MEB‘in 21 Kasım 2007 tarihinde kurumuzun talebi doğrultusunda paylaştığı verilere göre; pansiyonlu okullarda toplam 1087 blok bulunmaktadır. Eğitim, pansiyon, lojman, atölye, spor salonu ve yemekhaneden oluşan 1087 bloktan yalnızca 72 tanesi sağlamdır. Bunun anlamı açıktır: Geriye kalan 1015 blok çocuklarımızın hayatı için tehdit oluşturmaktadır.
Milli Eğitim Bakanlığı Yatırım ve Tesisler Genel Müdürlüğü‘nün, Nisan 2007‘de açıkladığı bir başka rapora göre; ülke genelinde MEB‘e bağlı okulların toplam 240 milyon metrekare kullanım alanı bulunmaktadır ve 120 milyon metrekarelik alanda güçlendirme çalışması yapılması gerekmektedir. Güçlendirme için yaklaşık 15 milyar YTL bir paraya ihtiyaç duyulmaktadır.
Bu bilgiler Nisan 2007 tarihine aittir. Daha yakın bir tarih olan 21 Eylül 2007 ise Milli Eğitim Bakanlığı Müsteşar Yardımcısı Prof.
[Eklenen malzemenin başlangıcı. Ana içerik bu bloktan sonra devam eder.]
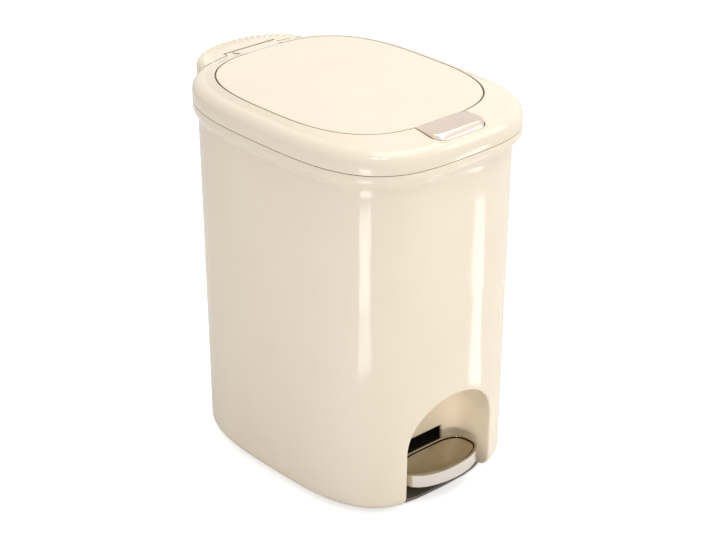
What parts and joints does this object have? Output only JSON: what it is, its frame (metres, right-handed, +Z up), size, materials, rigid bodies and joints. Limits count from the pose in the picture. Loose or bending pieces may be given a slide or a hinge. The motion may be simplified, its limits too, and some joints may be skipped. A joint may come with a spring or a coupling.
{
  "type": "pedal bin",
  "caption": "Rounded rectangular kitchen bin with a lift-off lid frame, hinged flap, push latch, pedal in a front niche, push rod and lift-out bucket with a bail.",
  "frame": {"origin": "centre of the bin's footprint on the floor, midway between the front bead and the back of the ribbed hinge cover", "axes": "+Z up, -Y towards the person at the pedal, +X across the width, to the right as that person sees it"},
  "size_m": [0.21, 0.298, 0.3386],
  "materials": {
    "cream_plastic": "glossy, smooth",
    "grey_plastic": "fine matte",
    "black_plastic": "satin",
    "nylon": "satin",
    "rubber": "matte",
    "zinc_steel": "zinc plated",
    "band_steel": "brushed along the band",
    "bronze_plate": "bronze tinted, semi-bright",
    "champagne_metal": "champagne anodised, brushed top and bright front"
  },
  "bodies": {
    "body": {"outer_body": "cream_plastic", "base_plate": "grey_plastic", "foot_front_left": "rubber", "foot_front_right": "rubber", "foot_rear_left": "rubber", "foot_rear_right": "rubber", "base_screw_front_left": "zinc_steel", "base_screw_front_right": "zinc_steel", "base_screw_rear_left": "zinc_steel", "base_screw_rear_right": "zinc_steel", "pedal_pin": "zinc_steel", "rod_guide_lower": "nylon", "rod_guide_upper": "nylon"},
    "pedal": {"pedal_rim": "band_steel", "pedal_tread": "black_plastic", "pedal_inlay": "bronze_plate", "pedal_lever": "black_plastic", "pedal_screw_left": "zinc_steel", "pedal_screw_right": "zinc_steel"},
    "rod": {"push_rod": "zinc_steel", "rod_cap": "nylon", "rod_foot": "nylon"},
    "frame": {"lid_frame": "cream_plastic", "hinge_cover": "cream_plastic", "cover_screw_left": "zinc_steel", "cover_screw_right": "zinc_steel", "hinge_pin": "zinc_steel", "flap_bumper_left": "rubber", "flap_bumper_right": "rubber", "button_pin": "zinc_steel"},
    "flap": {"flap_panel": "cream_plastic", "hinge_knuckle": "cream_plastic", "knuckle_screw_left": "zinc_steel", "knuckle_screw_right": "zinc_steel", "latch_catch": "black_plastic", "catch_screw": "zinc_steel"},
    "button": {"button_cap": "champagne_metal", "button_rocker": "black_plastic", "button_spring": "zinc_steel"},
    "bucket": {"inner_bucket": "cream_plastic"},
    "bail": {"bucket_bail": "zinc_steel", "bail_grip": "nylon"}
  },
  "joints": [
    {"name": "pedal_tilt", "type": "hinge", "parent": "body", "child": "pedal", "pos_m": [0, -0.044, 0.017], "axis": [1, 0, 0], "range_deg": [0, 6.5]},
    {"name": "rod_slide", "type": "slide", "parent": "body", "child": "rod", "axis": [0, 0, 1], "range_m": [0, 0.0165]},
    {"name": "frame_lift", "type": "slide", "parent": "body", "child": "frame", "axis": [0, 0, 1], "range_m": [0, 0.45]},
    {"name": "flap_hinge", "type": "hinge", "parent": "frame", "child": "flap", "pos_m": [0, 0.1174, 0.3295], "axis": [-1, 0, 0], "range_deg": [0, 75]},
    {"name": "button_push", "type": "hinge", "parent": "frame", "child": "button", "pos_m": [0, -0.1185, 0.33], "axis": [1, 0, 0], "range_deg": [0, 9], "stiffness_Nm_per_rad": 0.02, "springref_deg": -5.73, "deforming": ["button_spring"]},
    {"name": "bucket_lift", "type": "slide", "parent": "body", "child": "bucket", "axis": [0, 0, 1], "range_m": [0, 0.3]},
    {"name": "bail_swing", "type": "hinge", "parent": "bucket", "child": "bail", "pos_m": [0, -0.02, 0.302], "axis": [-1, 0, 0], "range_deg": [0, 90]}
  ],
  "couplings": [
    {"joint": "rod_slide", "follows": "pedal_tilt", "m_per_rad": 0.1449},
    {"joint": "flap_hinge", "follows": "pedal_tilt", "ratio": 11.53},
    {"joint": "bucket_lift", "follows": "frame_lift", "ratio": 0.666},
    {"joint": "bail_swing", "follows": "frame_lift", "rad_per_m": 3.49}
  ]
}
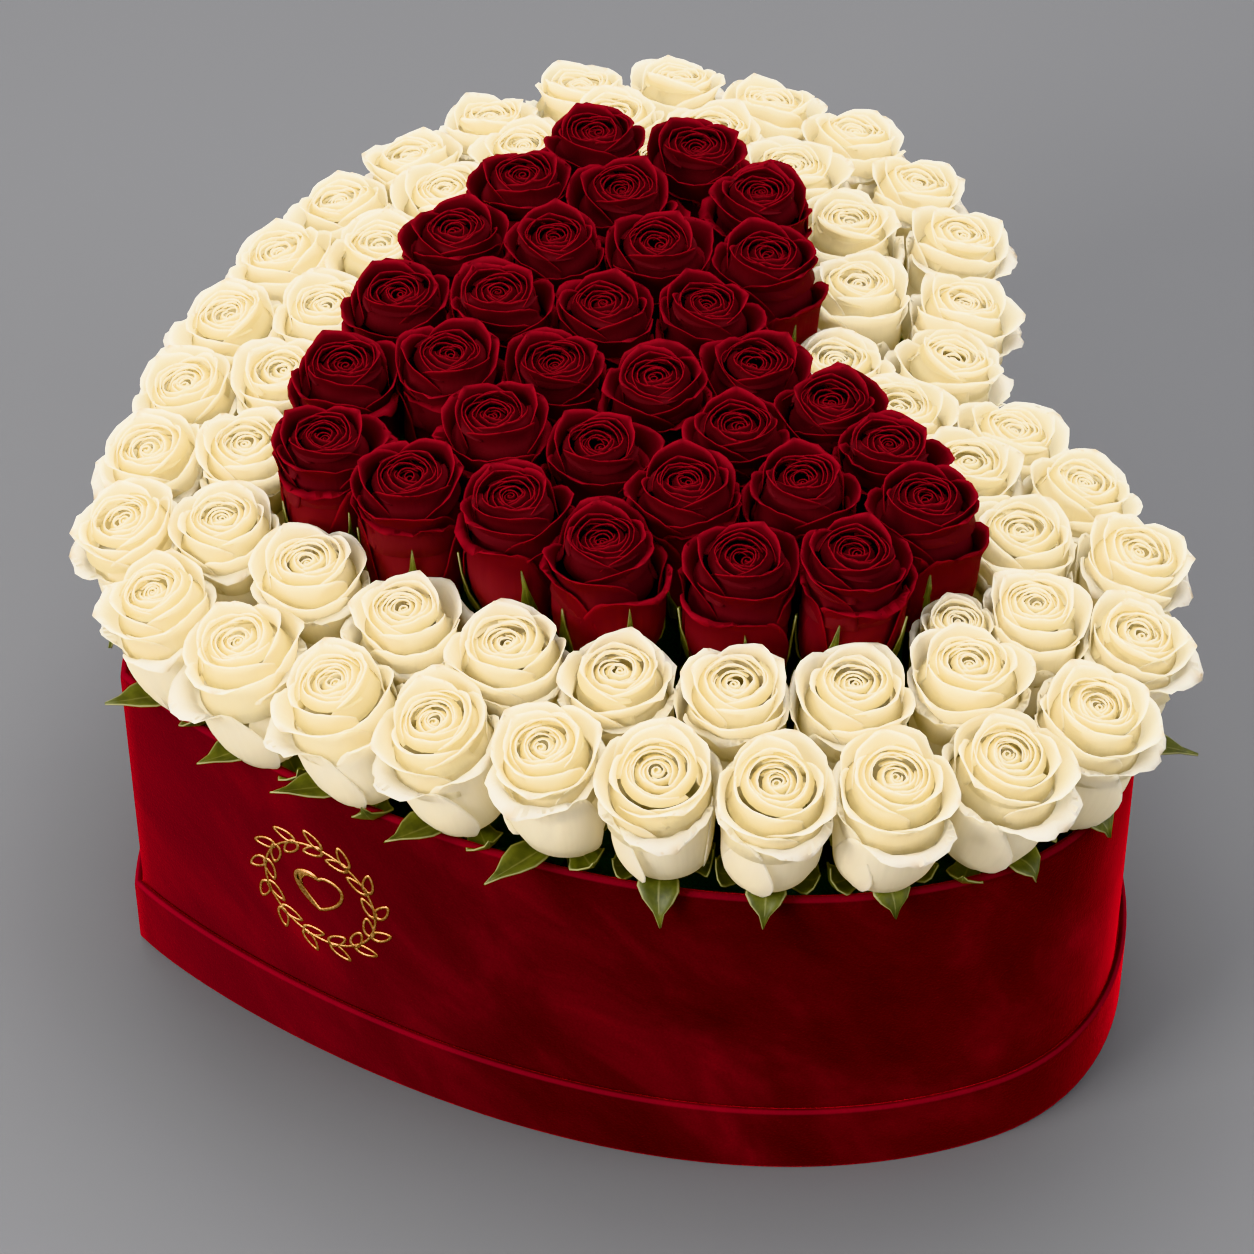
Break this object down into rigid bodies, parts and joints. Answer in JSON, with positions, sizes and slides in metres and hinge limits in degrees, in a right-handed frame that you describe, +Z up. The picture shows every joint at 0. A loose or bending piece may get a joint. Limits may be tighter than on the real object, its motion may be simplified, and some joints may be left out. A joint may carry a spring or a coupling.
{
  "type": "rose heart arrangement",
  "caption": "Heart of white roses with a raised heart of dark-red roses inside, standing in wet floral foam in a heart-shaped red velvet gift box that stands in its lid.",
  "frame": {"origin": "on the underside of the lid that the box stands in, below the middle of the heart", "axes": "+Z up, the heart's axis of symmetry along Y with its point at -Y and its notch at +Y, +X to the heart's right lobe seen from above with the notch away"},
  "size_m": [0.5408, 0.4666, 0.2866],
  "materials": {
    "velvet": "dark red cotton velvet glued over board, nap brushed in patches",
    "floral_foam": "wet green phenolic floral foam, crumbly and matte",
    "white_petals": "creamy white rose petals, satin, warmer in the depths",
    "red_petals": "dark crimson rose petals, velvety",
    "stems": "olive-green stems and sepals with paler edges"
  },
  "bodies": {
    "root": {"blooms_red_lobe_01": "red_petals", "blooms_red_lobe_02": "red_petals", "blooms_red_middle_01": "red_petals", "blooms_red_outer_01": "red_petals", "blooms_red_outer_02": "red_petals", "blooms_red_outer_03": "red_petals", "blooms_red_outer_04": "red_petals", "blooms_red_outer_05": "red_petals", "blooms_white_inner_01": "white_petals", "blooms_white_inner_02": "white_petals", "blooms_white_inner_03": "white_petals", "blooms_white_inner_04": "white_petals", "blooms_white_inner_05": "white_petals", "blooms_white_inner_06": "white_petals", "blooms_white_outer_01": "white_petals", "blooms_white_outer_02": "white_petals", "blooms_white_outer_03": "white_petals", "blooms_white_outer_04": "white_petals", "blooms_white_outer_05": "white_petals", "blooms_white_outer_06": "white_petals", "blooms_white_outer_07": "white_petals", "blooms_white_outer_08": "white_petals", "blooms_white_outer_09": "white_petals", "blooms_white_outer_10": "white_petals", "box": "velvet", "floral_foam": "floral_foam", "lid": "velvet", "stems_red_lobe_01": "stems", "stems_red_lobe_02": "stems", "stems_red_middle_01": "stems", "stems_red_outer_01": "stems", "stems_red_outer_02": "stems", "stems_red_outer_03": "stems", "stems_red_outer_04": "stems", "stems_red_outer_05": "stems", "stems_white_inner_01": "stems", "stems_white_inner_02": "stems", "stems_white_inner_03": "stems", "stems_white_inner_04": "stems", "stems_white_inner_05": "stems", "stems_white_inner_06": "stems", "stems_white_outer_01": "stems", "stems_white_outer_02": "stems", "stems_white_outer_03": "stems", "stems_white_outer_04": "stems", "stems_white_outer_05": "stems", "stems_white_outer_06": "stems", "stems_white_outer_07": "stems", "stems_white_outer_08": "stems", "stems_white_outer_09": "stems", "stems_white_outer_10": "stems"}
  },
  "joints": []
}
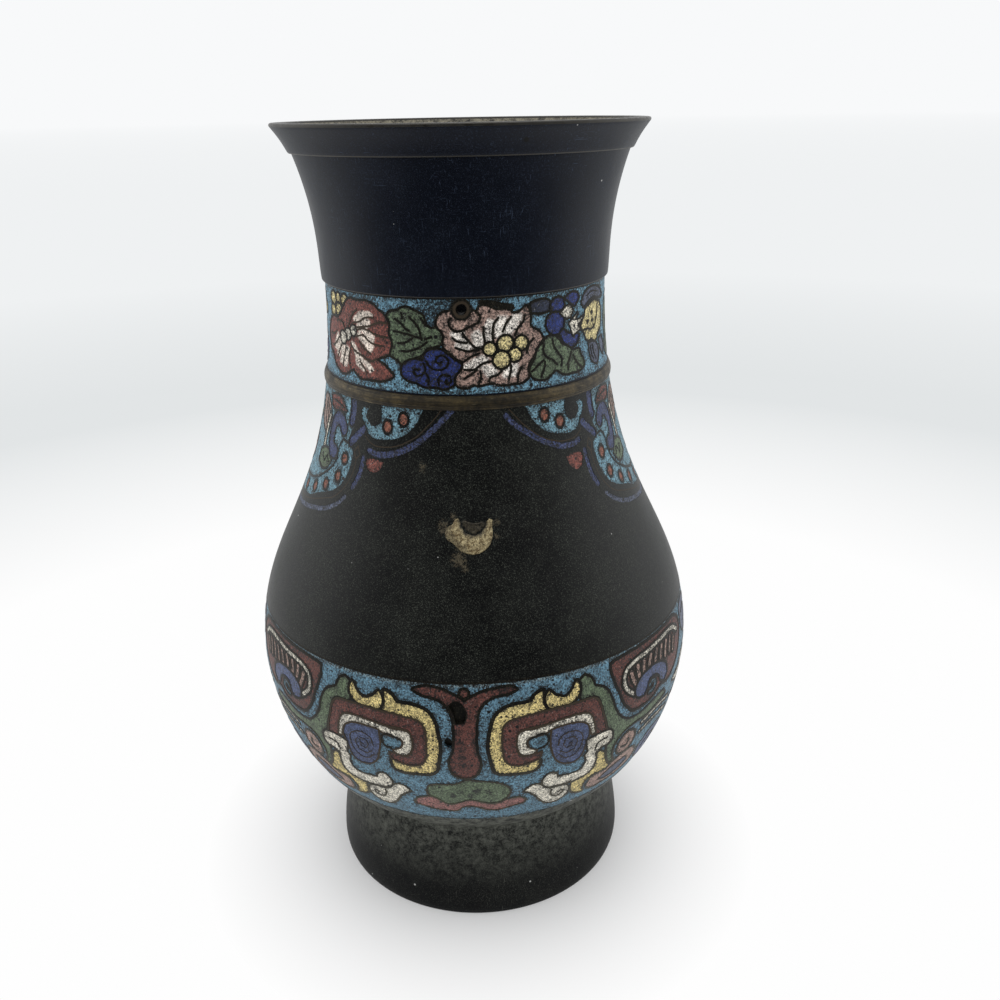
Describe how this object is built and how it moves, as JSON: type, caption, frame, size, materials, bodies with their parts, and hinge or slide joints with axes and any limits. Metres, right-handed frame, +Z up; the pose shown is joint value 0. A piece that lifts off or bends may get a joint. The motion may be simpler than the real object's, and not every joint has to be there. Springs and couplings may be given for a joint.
{
  "type": "enamel vase",
  "caption": "Tall baluster vase of cast bronze with champleve enamel: a peony band round the neck, cloud-collar lappets on the shoulder and a mask band round the belly, on a splayed foot ring.",
  "frame": {"origin": "centre of the standing face at the bottom of the foot", "axes": "+Z up along the vase's axis, -Y towards the front with the handle hole, +X to the viewer's right"},
  "size_m": [0.1766, 0.1766, 0.305],
  "materials": {
    "bronze_foot": "dark patinated bronze",
    "bronze_base": "dark patinated bronze",
    "bronze_body": "black patinated bronze",
    "bronze_ring": "worn brown bronze",
    "bronze_neck": "blue-black patinated bronze",
    "enamel_turquoise": "opaque turquoise enamel, pitted and dulled",
    "enamel_red": "opaque dark red enamel",
    "enamel_pink": "opaque pink enamel fading to white",
    "enamel_green": "opaque green enamel",
    "enamel_blue": "opaque cobalt blue enamel",
    "enamel_yellow": "opaque yellow enamel",
    "solder": "pale dull solder"
  },
  "bodies": {
    "root": {"foot_ring": "bronze_foot", "base_plate": "bronze_base", "body_casting": "bronze_body", "waist_ring": "bronze_ring", "neck_casting": "bronze_neck", "neck_ground": "enamel_turquoise", "belly_ground": "enamel_turquoise", "neck_front_red_peony": "enamel_red", "neck_front_blue_cloud": "enamel_blue", "neck_front_pink_peony": "enamel_pink", "neck_front_right_leaf": "enamel_green", "neck_front_blue_flower": "enamel_blue", "neck_back_red_peony": "enamel_red", "neck_back_blue_cloud": "enamel_blue", "neck_back_pink_peony": "enamel_pink", "neck_back_right_leaf": "enamel_green", "neck_back_blue_flower": "enamel_blue", "mask_front_nose": "enamel_red", "mask_front_right_eye_frame": "enamel_yellow", "mask_front_right_pupil": "enamel_blue", "mask_front_right_brow": "enamel_green", "mask_front_left_eye_frame": "enamel_yellow", "mask_front_left_pupil": "enamel_blue", "mask_front_left_brow": "enamel_green", "mask_back_nose": "enamel_red", "mask_back_right_eye_frame": "enamel_yellow", "mask_back_right_pupil": "enamel_blue", "mask_back_right_brow": "enamel_green", "mask_back_left_eye_frame": "enamel_yellow", "mask_back_left_pupil": "enamel_blue", "mask_back_left_brow": "enamel_green", "lappet_right_low_lobe": "enamel_turquoise", "lappet_right_near_lobe": "enamel_turquoise", "lappet_right_far_lobe": "enamel_turquoise", "lappet_left_low_lobe": "enamel_turquoise", "lappet_left_near_lobe": "enamel_turquoise", "lappet_left_far_lobe": "enamel_turquoise", "handle_scar_front": "solder", "handle_scar_back": "solder"}
  },
  "joints": []
}
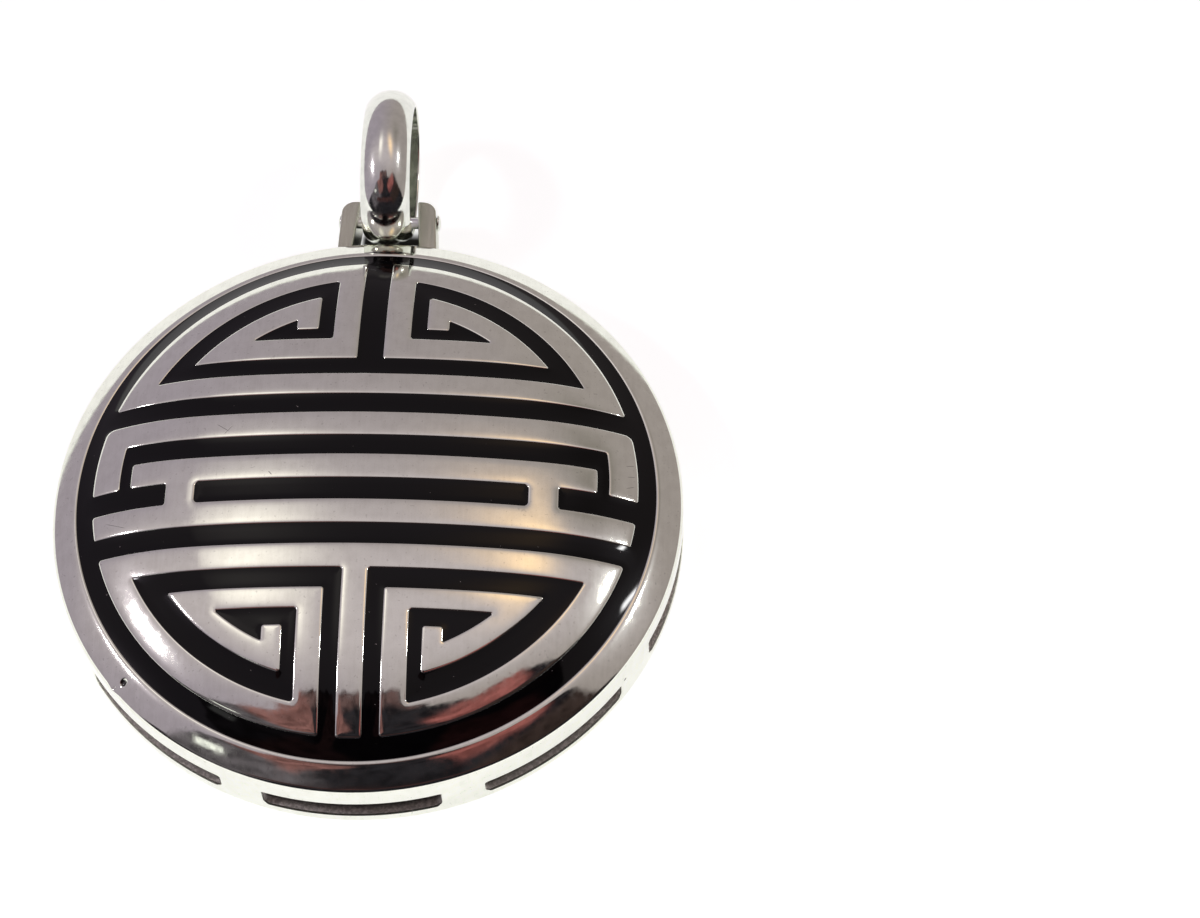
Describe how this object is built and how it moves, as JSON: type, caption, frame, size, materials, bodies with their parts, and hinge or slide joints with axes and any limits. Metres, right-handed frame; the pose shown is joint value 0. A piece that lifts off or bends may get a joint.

Dr. Abdussamet Arslan basına açıklamada; Türkiye‘de 60 bin okulun bulunduğunu, bunlardan 44 bini kullanıldığını belirtmiş, son dört buçuk beş yılda bu 44 bin okulun yüzde 14‘ünde yani yaklaşık 6 bin binada güçlendirme yapılabildiğini sözlerine eklemiştir.
44 bin okulun yüzde 40‘ının 1. ve 2. deprem bölgesinde yer aldığı düşünülürse çocuklarımızın nasıl bir tehlike altında bulunduğu daha net anlaşılacaktır. Dokuz yılda yüzde 14‘ü bitirilmiş, 1. v 2. deprem kuşağında bulunan yüzde 26‘sına çivi bile çakılmamıştır. Bu binalarda eğitim gören çocukların canı Allaha emanet edilmiştir.
Tablo vahimdir; vahim olduğunun kanıtı yukarda verilen rakamlar ve oranlardır. Okullar, yurtlar, kreşlerin mevcut durumu katliama davetiye çıkartmaktadır. Ayrıca güçlendirme çalışmaları haricinde, kullanılmaması gereken binaların yıkılıp yıkılmadığı konusunun da muamma olduğu hatırlanırsa, çocuklarımızı bekleyen tehlikenin boyutu daha net anlaşılacaktır.
Türkiye toplumuna, anlaşılan o ki, sadece deprem olmaması için dua etmekten başka bir yol bırakılmamıştır. Siyasi iktidarın ideolojik tercihleri zaten böyle bir toplumsal hayatın hüküm sürmesini, böyle bir kültürün hakim olmasını hedeflemektedir. Bilim devre dışı bırakılacak, insan hayatı değil, kadere razı olan bir psikolojik hal hayatımıza nüfuz edecektir.
1 metrekarelik alanın güçlendirilmesi için 200 milyon YTL gerekmektedir. İstanbul Büyükşehir Belediyesi‘nin 2008 yılı hariç, 5 yıl boyunca lalelere 670 milyon YTL harcadığını, bu parayla 3 milyon 350 bin metrekarelik bir alanın güçlendirileceği bilmek bile başlı başına siyasi iktidarın hangi tercihlerde bulunduğunu açığa çıkartmaktadır.
İnşaat Mühendisleri Odası olarak; kamuoyunu bilgilendirmeyi, gerekli uyarıları yapmayı asli görev sayıyoruz. Vurdumduymazlık, telafi mümkün olmayan sonuçlara yol açmadan, gerekli önlemler alınmalı, güçlendirme çalışmaları bir an önce bitirilmeli, yıkılması gereken binalar yıkılmalı, çocuklarımız güvenli yapılarda eğitim görmelidir.